BEGIN Material provided
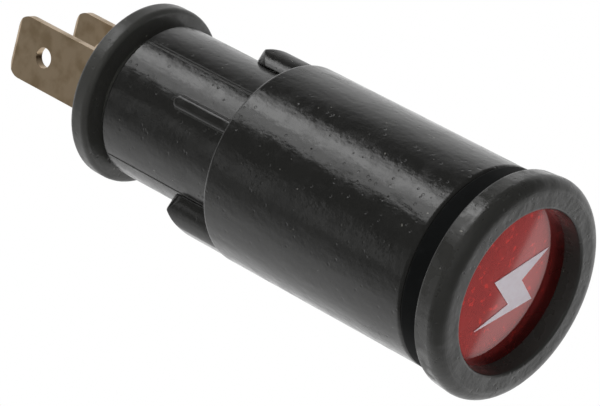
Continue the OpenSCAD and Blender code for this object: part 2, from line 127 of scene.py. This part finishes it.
# %% [markdown]
# ## Shader maths as plain expressions
#
# A node tree is easier to read as a sum. `Wire` wraps one socket, and adding or multiplying wires adds
# the Math nodes. `Finish` is one material: its `node` method makes any other node, sets its settings
# first, and then fills or links its sockets. All patterns read Object coordinates, which are metres in
# the lamp's own frame, so a pattern stays fixed on its piece. The methods take millimetres, which suit a
# small lamp better.

# %% Define wires and finishes
class Wire:
    """One output socket, on which sums and products add their Math nodes."""

    def __init__(self, finish, socket):
        self.finish = finish
        self.socket = socket

    def math(self, operation, first, second):
        return self.finish.node("Math", {"operation": operation}, {0: first, 1: second})

    def __add__(self, other):
        return self.math("ADD", self, other)

    def __sub__(self, other):
        return self.math("SUBTRACT", self, other)

    def __rsub__(self, other):
        return self.math("SUBTRACT", other, self)

    def __mul__(self, other):
        return self.math("MULTIPLY", self, other)

    __radd__ = __add__
    __rmul__ = __mul__

    def above(self, low, high):
        """0 below low, 1 above high, with a soft step between."""
        span = {"Value": self, "From Min": low, "From Max": high}
        return self.finish.node("MapRange", {"interpolation_type": "SMOOTHSTEP"}, span)


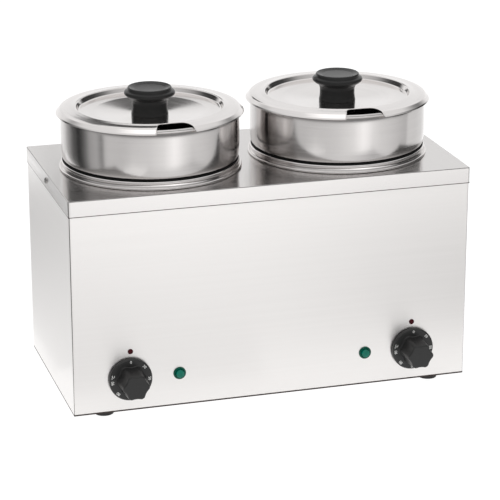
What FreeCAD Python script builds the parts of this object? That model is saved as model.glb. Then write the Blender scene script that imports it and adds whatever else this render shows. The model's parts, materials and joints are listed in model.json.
END Material provided
### Exercise details
Print all of the entries again, exactly as written.

### Output below
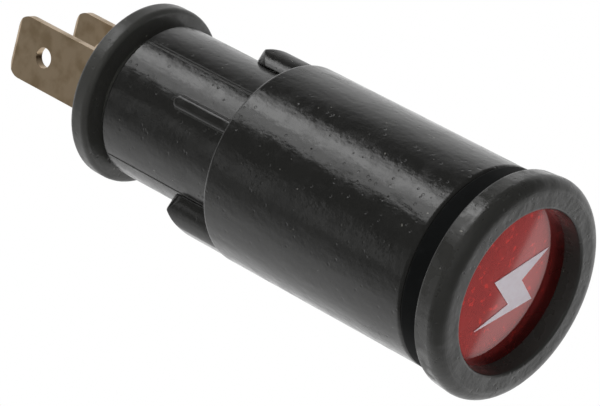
Continue the OpenSCAD and Blender code for this object: part 2, from line 127 of scene.py. This part finishes it.
# %% [markdown]
# ## Shader maths as plain expressions
#
# A node tree is easier to read as a sum. `Wire` wraps one socket, and adding or multiplying wires adds
# the Math nodes. `Finish` is one material: its `node` method makes any other node, sets its settings
# first, and then fills or links its sockets. All patterns read Object coordinates, which are metres in
# the lamp's own frame, so a pattern stays fixed on its piece. The methods take millimetres, which suit a
# small lamp better.

# %% Define wires and finishes
class Wire:
    """One output socket, on which sums and products add their Math nodes."""

    def __init__(self, finish, socket):
        self.finish = finish
        self.socket = socket

    def math(self, operation, first, second):
        return self.finish.node("Math", {"operation": operation}, {0: first, 1: second})

    def __add__(self, other):
        return self.math("ADD", self, other)

    def __sub__(self, other):
        return self.math("SUBTRACT", self, other)

    def __rsub__(self, other):
        return self.math("SUBTRACT", other, self)

    def __mul__(self, other):
        return self.math("MULTIPLY", self, other)

    __radd__ = __add__
    __rmul__ = __mul__

    def above(self, low, high):
        """0 below low, 1 above high, with a soft step between."""
        span = {"Value": self, "From Min": low, "From Max": high}
        return self.finish.node("MapRange", {"interpolation_type": "SMOOTHSTEP"}, span)


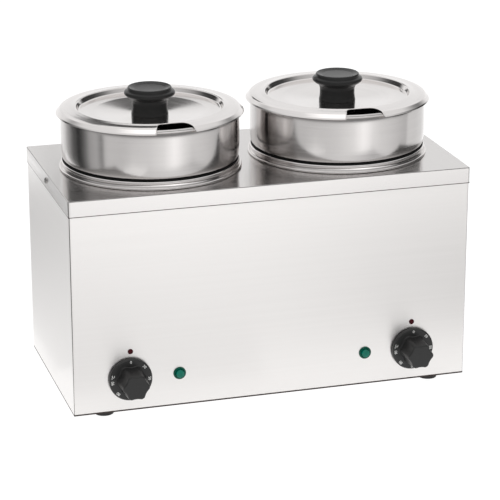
What FreeCAD Python script builds the parts of this object? That model is saved as model.glb. Then write the Blender scene script that imports it and adds whatever else this render shows. The model's parts, materials and joints are listed in model.json.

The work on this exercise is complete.